**EXERCISE DIRECTIONS**
Your task is to locate every line holding the string "type" and to copy each of them.

[Entries with parts and joints]
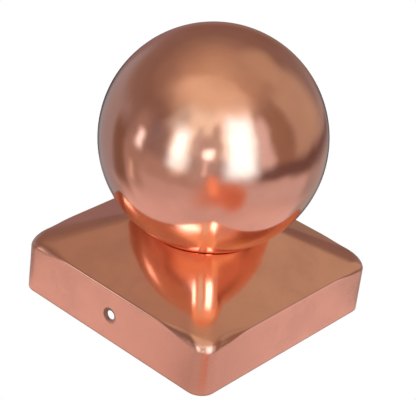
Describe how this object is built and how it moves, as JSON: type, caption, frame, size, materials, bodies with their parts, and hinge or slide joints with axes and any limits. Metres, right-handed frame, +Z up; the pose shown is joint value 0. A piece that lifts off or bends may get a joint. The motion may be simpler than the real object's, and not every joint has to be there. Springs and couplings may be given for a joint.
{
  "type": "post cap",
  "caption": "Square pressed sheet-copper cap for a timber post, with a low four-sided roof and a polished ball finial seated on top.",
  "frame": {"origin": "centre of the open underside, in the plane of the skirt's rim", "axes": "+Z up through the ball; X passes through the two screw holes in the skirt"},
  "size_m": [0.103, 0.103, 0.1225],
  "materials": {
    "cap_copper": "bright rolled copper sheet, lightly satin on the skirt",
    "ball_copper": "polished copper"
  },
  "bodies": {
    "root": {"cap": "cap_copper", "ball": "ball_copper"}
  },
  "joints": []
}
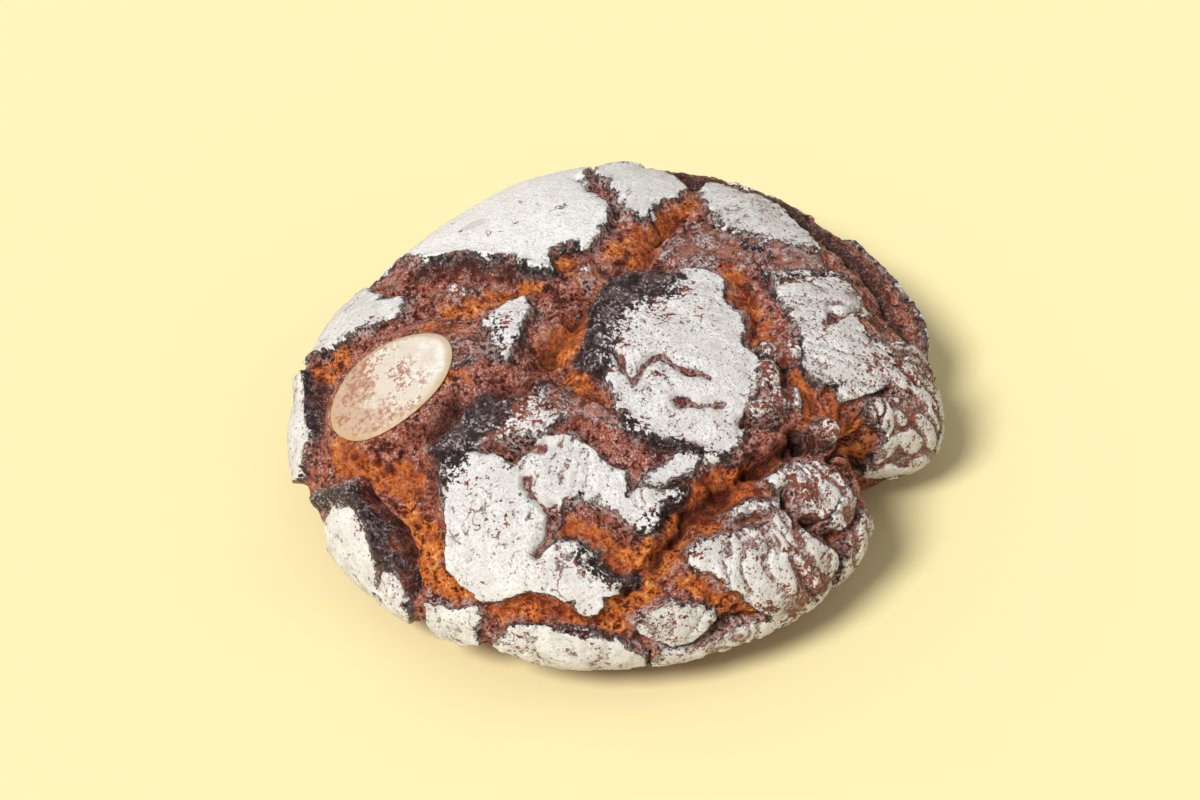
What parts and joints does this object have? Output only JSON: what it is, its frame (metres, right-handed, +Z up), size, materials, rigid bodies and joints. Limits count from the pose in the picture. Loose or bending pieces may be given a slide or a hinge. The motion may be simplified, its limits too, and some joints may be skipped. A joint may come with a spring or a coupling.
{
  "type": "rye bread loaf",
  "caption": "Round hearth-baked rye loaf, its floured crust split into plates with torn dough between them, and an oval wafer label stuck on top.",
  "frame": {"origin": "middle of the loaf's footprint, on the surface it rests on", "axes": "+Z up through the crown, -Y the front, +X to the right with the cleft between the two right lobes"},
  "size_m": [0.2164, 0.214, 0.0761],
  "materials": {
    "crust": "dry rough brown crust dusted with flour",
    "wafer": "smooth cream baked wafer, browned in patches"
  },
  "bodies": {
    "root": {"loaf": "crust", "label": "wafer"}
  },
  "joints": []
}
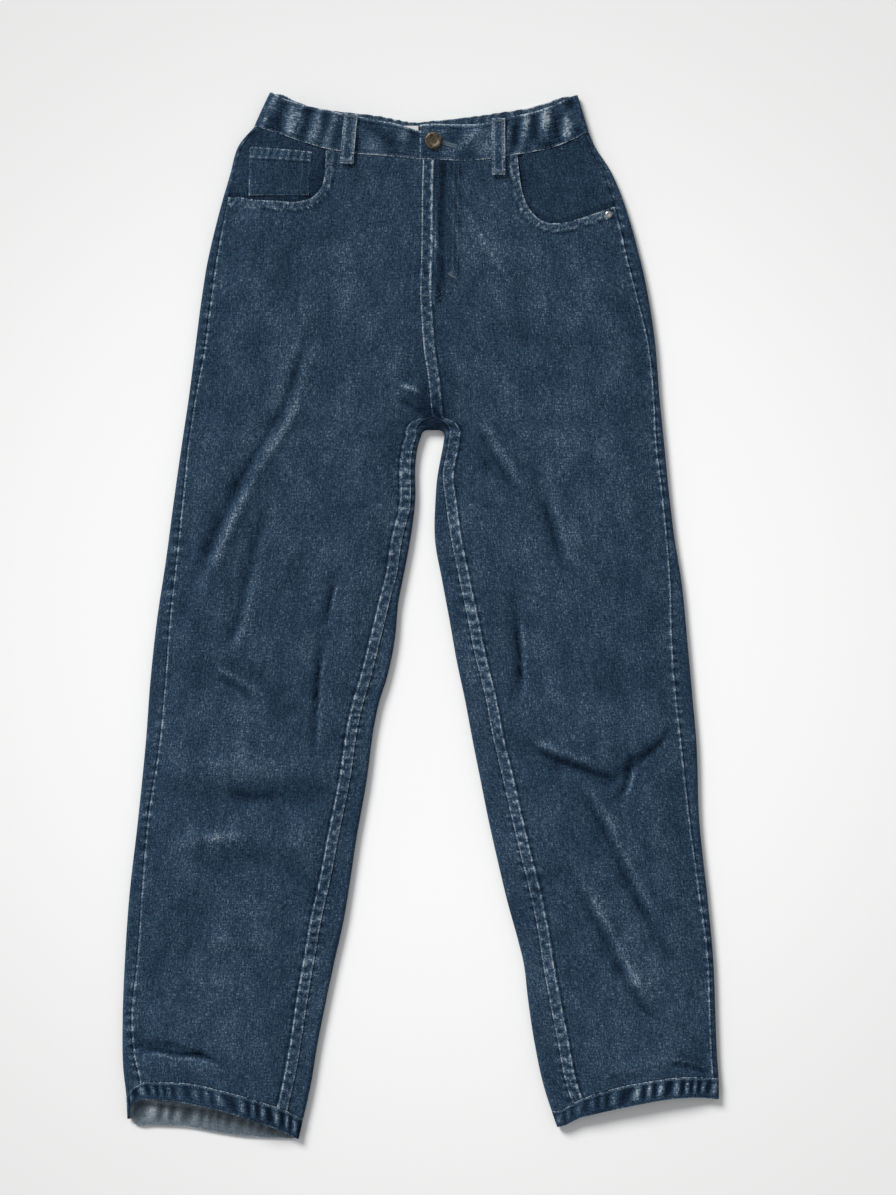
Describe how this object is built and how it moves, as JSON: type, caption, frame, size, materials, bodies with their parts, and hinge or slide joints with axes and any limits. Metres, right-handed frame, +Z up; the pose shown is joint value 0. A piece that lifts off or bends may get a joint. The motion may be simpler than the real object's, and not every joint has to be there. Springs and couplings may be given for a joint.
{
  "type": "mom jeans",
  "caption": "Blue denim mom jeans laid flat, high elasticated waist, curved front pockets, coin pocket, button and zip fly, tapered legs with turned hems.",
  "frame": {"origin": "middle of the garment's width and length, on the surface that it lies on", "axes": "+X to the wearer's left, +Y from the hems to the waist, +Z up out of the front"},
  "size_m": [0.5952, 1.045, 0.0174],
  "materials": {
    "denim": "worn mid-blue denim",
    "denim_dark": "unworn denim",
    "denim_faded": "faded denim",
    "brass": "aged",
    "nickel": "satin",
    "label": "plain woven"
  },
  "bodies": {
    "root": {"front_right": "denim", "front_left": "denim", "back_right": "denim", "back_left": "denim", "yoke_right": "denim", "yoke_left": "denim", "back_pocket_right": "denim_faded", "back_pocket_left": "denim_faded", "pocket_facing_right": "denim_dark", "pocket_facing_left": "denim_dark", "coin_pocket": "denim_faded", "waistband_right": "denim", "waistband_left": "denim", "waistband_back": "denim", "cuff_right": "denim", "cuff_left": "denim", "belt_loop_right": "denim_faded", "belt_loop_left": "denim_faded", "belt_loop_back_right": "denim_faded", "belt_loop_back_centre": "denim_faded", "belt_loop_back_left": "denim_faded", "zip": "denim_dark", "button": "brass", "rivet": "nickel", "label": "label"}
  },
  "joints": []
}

--

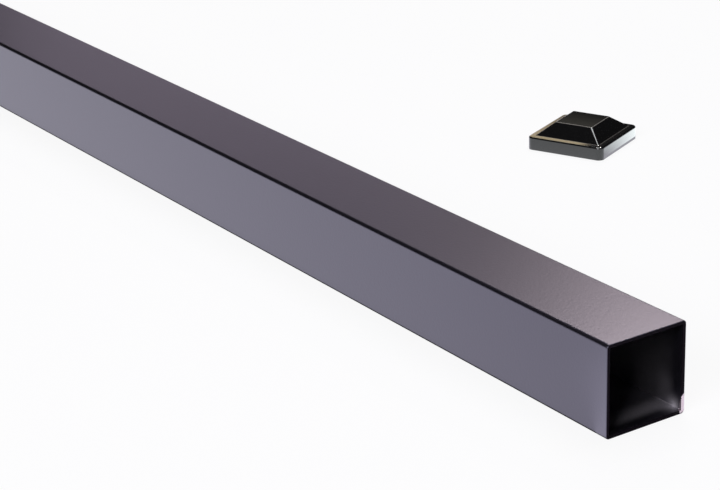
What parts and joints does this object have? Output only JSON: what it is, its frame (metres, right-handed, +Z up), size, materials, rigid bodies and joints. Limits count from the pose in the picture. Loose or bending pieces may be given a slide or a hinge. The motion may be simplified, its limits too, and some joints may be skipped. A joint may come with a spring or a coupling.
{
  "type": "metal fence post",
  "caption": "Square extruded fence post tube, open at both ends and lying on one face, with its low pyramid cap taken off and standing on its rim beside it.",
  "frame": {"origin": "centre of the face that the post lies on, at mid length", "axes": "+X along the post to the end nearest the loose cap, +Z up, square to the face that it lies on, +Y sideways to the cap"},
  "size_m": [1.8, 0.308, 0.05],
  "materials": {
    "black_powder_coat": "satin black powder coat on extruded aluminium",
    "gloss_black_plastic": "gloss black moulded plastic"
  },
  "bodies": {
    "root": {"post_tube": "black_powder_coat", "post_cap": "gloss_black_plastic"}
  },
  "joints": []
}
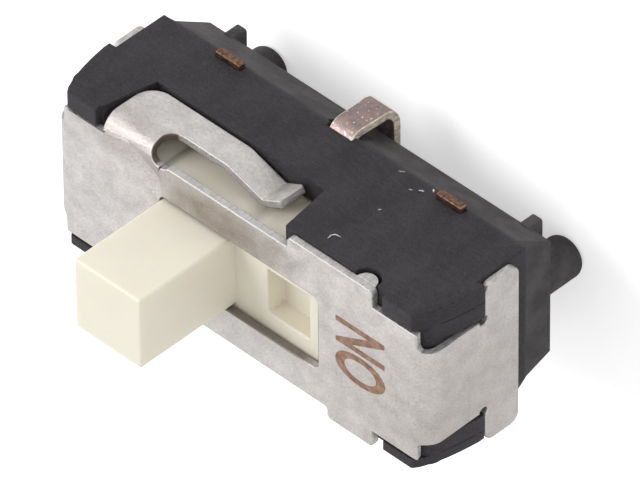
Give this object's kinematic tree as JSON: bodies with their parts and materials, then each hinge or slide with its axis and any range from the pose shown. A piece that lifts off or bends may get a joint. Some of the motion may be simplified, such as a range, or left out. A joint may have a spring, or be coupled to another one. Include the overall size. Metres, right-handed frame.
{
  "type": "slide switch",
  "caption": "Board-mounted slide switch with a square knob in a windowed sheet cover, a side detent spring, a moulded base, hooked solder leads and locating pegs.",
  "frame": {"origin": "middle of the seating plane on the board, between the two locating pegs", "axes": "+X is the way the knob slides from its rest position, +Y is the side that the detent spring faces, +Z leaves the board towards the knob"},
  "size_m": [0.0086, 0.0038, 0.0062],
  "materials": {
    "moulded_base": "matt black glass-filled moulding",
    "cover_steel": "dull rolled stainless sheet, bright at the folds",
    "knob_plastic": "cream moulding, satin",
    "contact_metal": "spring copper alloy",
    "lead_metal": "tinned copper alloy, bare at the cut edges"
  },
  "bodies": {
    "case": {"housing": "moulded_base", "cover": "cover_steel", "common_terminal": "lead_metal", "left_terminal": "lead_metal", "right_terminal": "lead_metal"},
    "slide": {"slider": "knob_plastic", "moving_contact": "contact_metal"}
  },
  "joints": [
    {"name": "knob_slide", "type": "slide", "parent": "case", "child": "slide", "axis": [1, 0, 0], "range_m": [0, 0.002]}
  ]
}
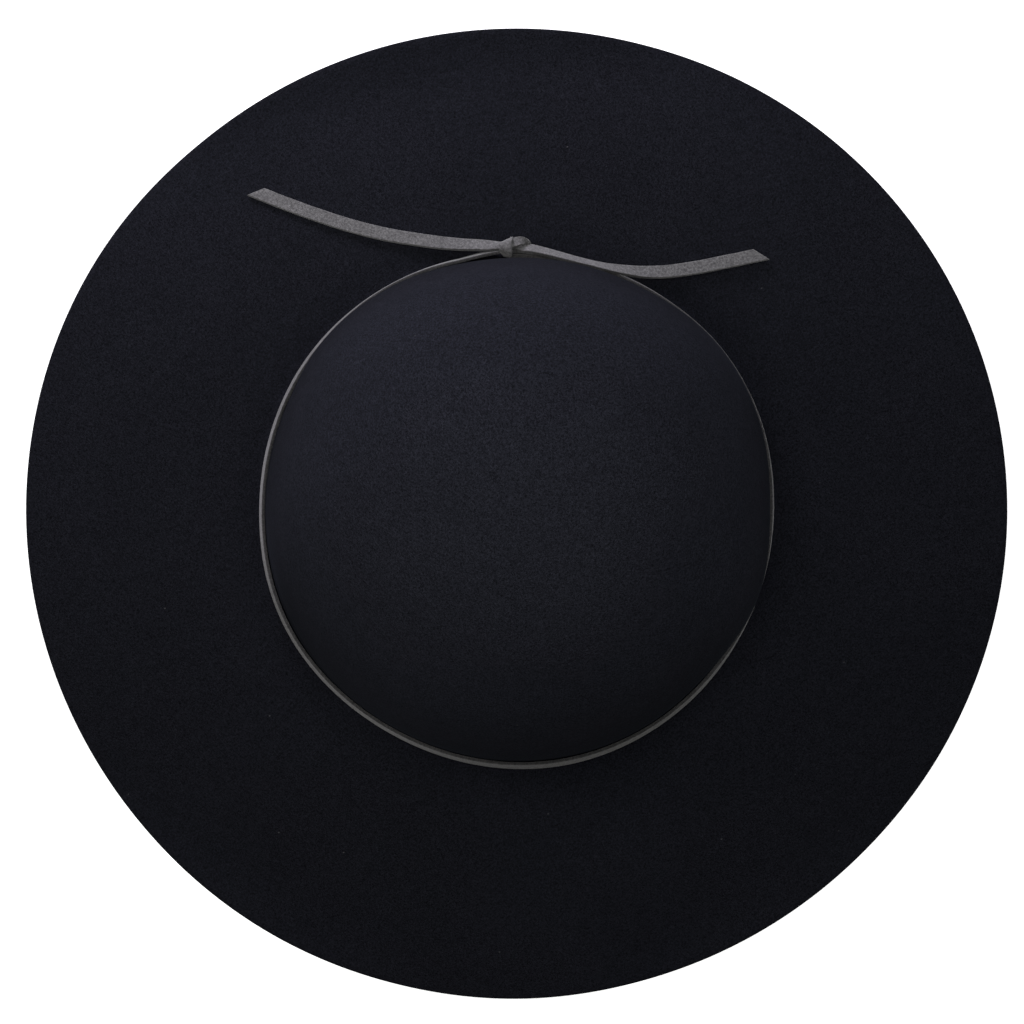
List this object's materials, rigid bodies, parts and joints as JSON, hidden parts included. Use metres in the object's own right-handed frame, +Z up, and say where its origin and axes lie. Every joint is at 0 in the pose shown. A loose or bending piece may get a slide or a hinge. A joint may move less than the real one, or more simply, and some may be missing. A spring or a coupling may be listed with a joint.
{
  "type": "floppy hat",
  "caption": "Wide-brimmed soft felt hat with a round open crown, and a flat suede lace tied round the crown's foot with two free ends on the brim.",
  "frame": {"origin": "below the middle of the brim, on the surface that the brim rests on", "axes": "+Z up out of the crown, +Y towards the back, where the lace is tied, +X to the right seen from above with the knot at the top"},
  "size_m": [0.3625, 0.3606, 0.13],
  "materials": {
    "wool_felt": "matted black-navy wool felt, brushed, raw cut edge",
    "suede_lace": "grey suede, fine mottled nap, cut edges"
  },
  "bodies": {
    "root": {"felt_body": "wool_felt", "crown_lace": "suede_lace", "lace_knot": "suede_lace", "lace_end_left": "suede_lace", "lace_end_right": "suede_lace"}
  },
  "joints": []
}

==

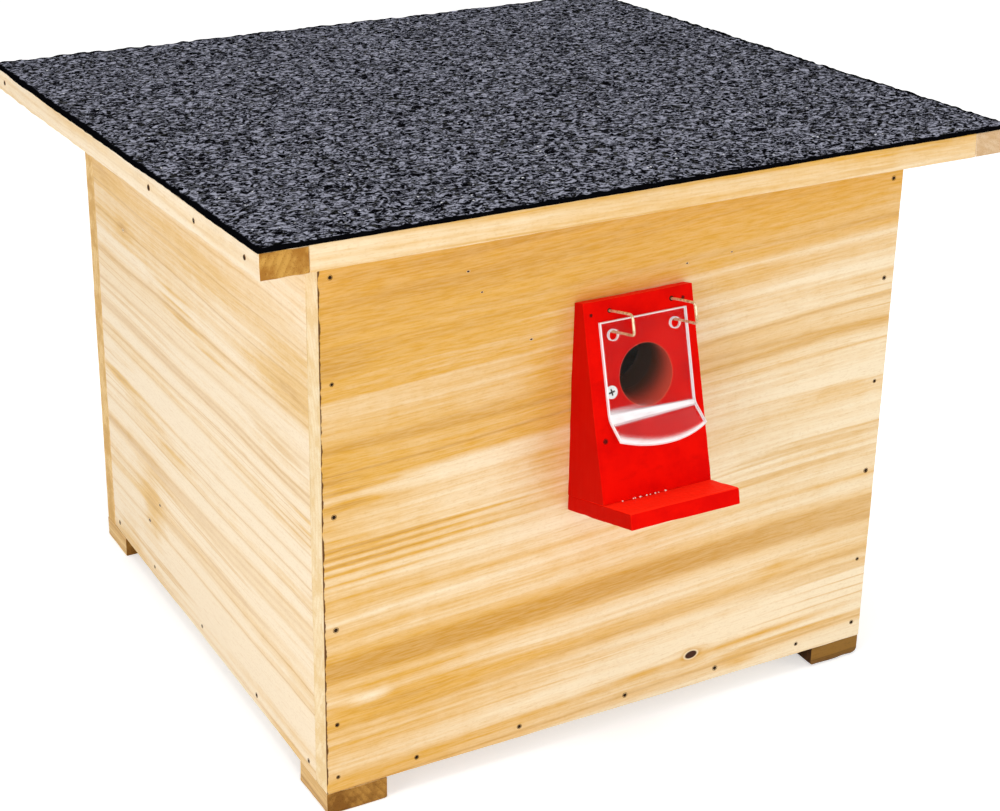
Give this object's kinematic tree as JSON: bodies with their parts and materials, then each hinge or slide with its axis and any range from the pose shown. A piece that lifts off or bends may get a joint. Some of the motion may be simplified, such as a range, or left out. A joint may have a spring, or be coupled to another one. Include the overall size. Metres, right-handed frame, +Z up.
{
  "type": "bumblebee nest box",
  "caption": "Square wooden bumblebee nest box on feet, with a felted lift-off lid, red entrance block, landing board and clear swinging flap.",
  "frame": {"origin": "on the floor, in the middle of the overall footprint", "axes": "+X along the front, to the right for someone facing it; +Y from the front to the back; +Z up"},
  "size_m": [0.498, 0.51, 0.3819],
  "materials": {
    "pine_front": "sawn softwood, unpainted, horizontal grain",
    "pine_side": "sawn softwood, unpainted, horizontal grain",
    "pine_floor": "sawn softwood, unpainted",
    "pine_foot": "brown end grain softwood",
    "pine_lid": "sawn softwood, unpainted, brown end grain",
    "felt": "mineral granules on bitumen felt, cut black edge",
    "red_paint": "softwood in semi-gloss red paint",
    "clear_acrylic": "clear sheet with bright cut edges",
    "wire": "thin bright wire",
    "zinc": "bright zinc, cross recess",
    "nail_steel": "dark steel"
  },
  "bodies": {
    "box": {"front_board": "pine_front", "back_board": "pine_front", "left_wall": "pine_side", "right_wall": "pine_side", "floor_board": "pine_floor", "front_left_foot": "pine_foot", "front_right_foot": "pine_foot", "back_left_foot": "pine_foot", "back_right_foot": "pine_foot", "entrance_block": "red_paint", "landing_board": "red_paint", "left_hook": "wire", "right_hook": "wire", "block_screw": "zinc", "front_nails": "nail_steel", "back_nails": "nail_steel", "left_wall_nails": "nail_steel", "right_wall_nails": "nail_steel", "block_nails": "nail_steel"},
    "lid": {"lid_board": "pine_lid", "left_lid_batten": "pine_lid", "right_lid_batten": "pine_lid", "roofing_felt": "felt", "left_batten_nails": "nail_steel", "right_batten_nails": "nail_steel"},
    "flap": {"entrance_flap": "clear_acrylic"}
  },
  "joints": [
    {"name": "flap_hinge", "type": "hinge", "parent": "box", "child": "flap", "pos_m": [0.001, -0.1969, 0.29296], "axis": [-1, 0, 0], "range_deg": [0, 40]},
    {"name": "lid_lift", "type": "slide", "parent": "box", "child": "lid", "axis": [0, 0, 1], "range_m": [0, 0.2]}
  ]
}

**ANSWER BELOW**
Describe how this object is built and how it moves, as JSON: type, caption, frame, size, materials, bodies with their parts, and hinge or slide joints with axes and any limits. Metres, right-handed frame, +Z up; the pose shown is joint value 0. A piece that lifts off or bends may get a joint. The motion may be simpler than the real object's, and not every joint has to be there. Springs and couplings may be given for a joint.
  "type": "post cap",
  "type": "rye bread loaf",
Describe how this object is built and how it moves, as JSON: type, caption, frame, size, materials, bodies with their parts, and hinge or slide joints with axes and any limits. Metres, right-handed frame, +Z up; the pose shown is joint value 0. A piece that lifts off or bends may get a joint. The motion may be simpler than the real object's, and not every joint has to be there. Springs and couplings may be given for a joint.
  "type": "mom jeans",
  "type": "metal fence post",
  "type": "slide switch",
    {"name": "knob_slide", "type": "slide", "parent": "case", "child": "slide", "axis": [1, 0, 0], "range_m": [0, 0.002]}
  "type": "floppy hat",
  "type": "bumblebee nest box",
    {"name": "flap_hinge", "type": "hinge", "parent": "box", "child": "flap", "pos_m": [0.001, -0.1969, 0.29296], "axis": [-1, 0, 0], "range_deg": [0, 40]},
    {"name": "lid_lift", "type": "slide", "parent": "box", "child": "lid", "axis": [0, 0, 1], "range_m": [0, 0.2]}